You want AI models that are trojan horses against you, be my guest. I won't run that shit. And neither will a lot of people that are serious about information security. Maybe it'll take a few disasters before they realize, as we are apparently too dumb to learn this lesson the first time around, but they will eventually.

Android is weird.

The actual open-source parts of Android barely, if at all, work as an actual phone. Sure, it's running Linux under the covers so from that perspective it's open-source. Android builds on that with a very very bare UI and some of the plumbing. The thing is, any phone that is actually sold is running on not just the stock Android code, but an absolutely massive collection of proprietary code to deal with everything that makes the devices useful. Things like an app store, maps, messaging, running the physical phone hardware, making it pretty and usable.

I used to work at Amazon in their App Store. Amazon, with their Kindle tablets and the ill-conceived Fire Phone, run Android. But they forked off the open-source version because they didn't want to pay Google the licensing. Literally everything had to be reimplemented to get a device that works in any way. All of that is, of course, proprietary.

Of course, Amazon's effort to not have the licensing costs came with an absolute mountain of work. A building full of people doing all the custom code to get Android to something that is usable. Everything from a new app store, maps, push notifications, payment processing, the skins, everything. Ok, depending on the era, we either filled a building or a large chunk of one depending on which building we resided at. The hardware and base OS was handled by another group, Lab126, down in the Bay Area. And to top it off, since there's another app store, you have to get developers to submit their apps to that as well -- which was hard.

The tl;dr is that Android is the stone soup of OSS. It "works," but not in a way that is useful to end users.

I'll happily grant that Google has a...peculiar way of doing OSS (a peculiar way of doing any sort of project really). But the argument still stands. If they hadn't opened it up at least as much as it is, they wouldn't have been able to cut the ground under Apple's foot and capture most of the market.

How much of that success is just being willing to license your product, though? Apple won't let you make a phone that runs iOS at all.

RIM and Microsoft did it too, without success, perhaps too late. It's hard to isolate it as a sole factor.

Like previously stated in this conversation there have been more open failures than Android, Nokia's Symbian, FirefoxOS, etc; but there were also more closed licencing deals that got suffocated.

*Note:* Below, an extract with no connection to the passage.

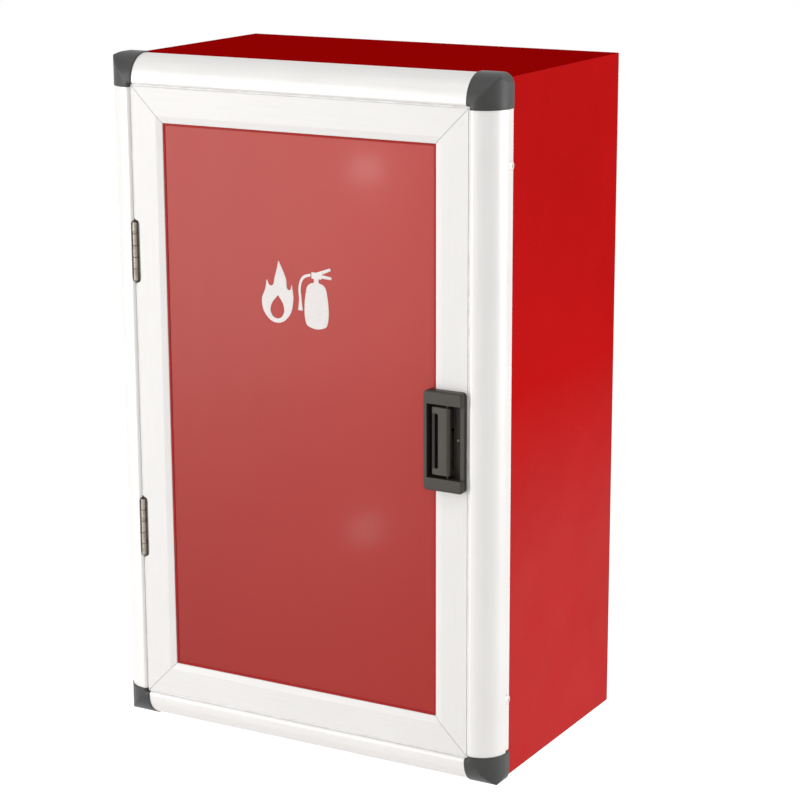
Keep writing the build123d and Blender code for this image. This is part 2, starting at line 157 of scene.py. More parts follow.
class CabinetFittings(bpy.types.PropertyGroup):
    """Sizes of the small fittings."""

    flange_screw_radius: length("Flange screw radius", "Head radius of the flange screws", 0.0045)
    flange_screw_height: length("Flange screw height", "Head height of the flange screws", 0.0021)
    flange_screw_reach: length("Flange screw reach", "Distance of the screws from mid height", 0.245)
    hinge_screw_radius: length("Hinge screw radius", "Head radius of the leaf screws", 0.0022)
    hinge_screw_count: IntProperty(
        name="Hinge screws", description="Screws in each hinge leaf", default=3, min=2, max=5
    )
    latch_screw_radius: length("Latch screw radius", "Head radius of the latch screw", 0.0013)
    gasket_width: length("Gasket width", "Visible width of the panel's glazing gasket", 0.0022)
    gasket_height: length("Gasket height", "How far the gasket stands off the panel", 0.0006)
    edge_seal_width: length("Edge seal width", "How far the seal reaches into the door gap", 0.0019)
    edge_seal_depth: length("Edge seal depth", "Thickness of the seal in the door gap", 0.0013)
    sign_height: length("Sign height", "Height of the pictogram", 0.058)
    sign_level: FloatProperty(
        name="Sign level", description="Middle of the pictogram above mid height", default=0.117,
        unit="LENGTH"
    )
    sign_thickness: length("Sign thickness", "Thickness of the sign's film", 0.00012)


class CabinetStage(bpy.types.PropertyGroup):
    """Camera and light."""

    camera_place: FloatVectorProperty(
        name="Camera place", description="Where the camera stands", default=(1.1364, -2.0700, 0.5575),
        size=3, subtype="TRANSLATION", unit="LENGTH"
    )
    camera_azimuth: FloatProperty(
        name="Azimuth", description="Camera's turn from straight in front", default=radians(29.5),
        unit="ROTATION"
    )
    camera_elevation: FloatProperty(
        name="Elevation", description="Camera's angle above the horizon", default=radians(14.14),
        unit="ROTATION"
    )
    camera_roll: FloatProperty(
        name="Roll", description="Camera's turn about its own axis", default=radians(-0.2), unit="ROTATION"
    )
    lens: FloatProperty(name="Lens", description="Focal length in millimetres", default=108.45, min=10.0)
    floor_drop: length("Floor drop", "Floor below the cabinet", 0.45)
    room_light: FloatProperty(
        name="Room light", description="Even light from all round", default=0.48, min=0.0
    )


# Nodes


def add_node(tree, kind, inputs=None, **settings):
    """Add a shader node, set its properties, and set or link its inputs."""
    node = tree.nodes.new(kind)
    for key, value in settings.items():
        setattr(node, key, value)
    for key, value in (inputs or {}).items():
        if isinstance(value, bpy.types.NodeSocket):
            tree.links.new(value, node.inputs[key])
        else:
            node.inputs[key].default_value = value
    return node


def place(tree, scale=(1.0, 1.0, 1.0)):
    """The surface's own coordinates in metres, stretched by scale."""
    coordinates = add_node(tree, "ShaderNodeTexCoord").outputs["Object"]
    return add_node(tree, "ShaderNodeMapping", {"Vector": coordinates, "Scale": scale}).outputs["Vector"]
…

I'm convinced that whatever openness Android has allowed its success because that was the deliberate strategy that Google employed to woo manufacturers to their platform in an environment that was still competitive at the time.

My point here is that unless there is a moat and one company can figure out a secret sauce that makes their AI better and can't be extracted from the model easily, which doesn't seem likely at this time, we'll see the same sort of competitive environment where the less restrictive open sort of deal thrives.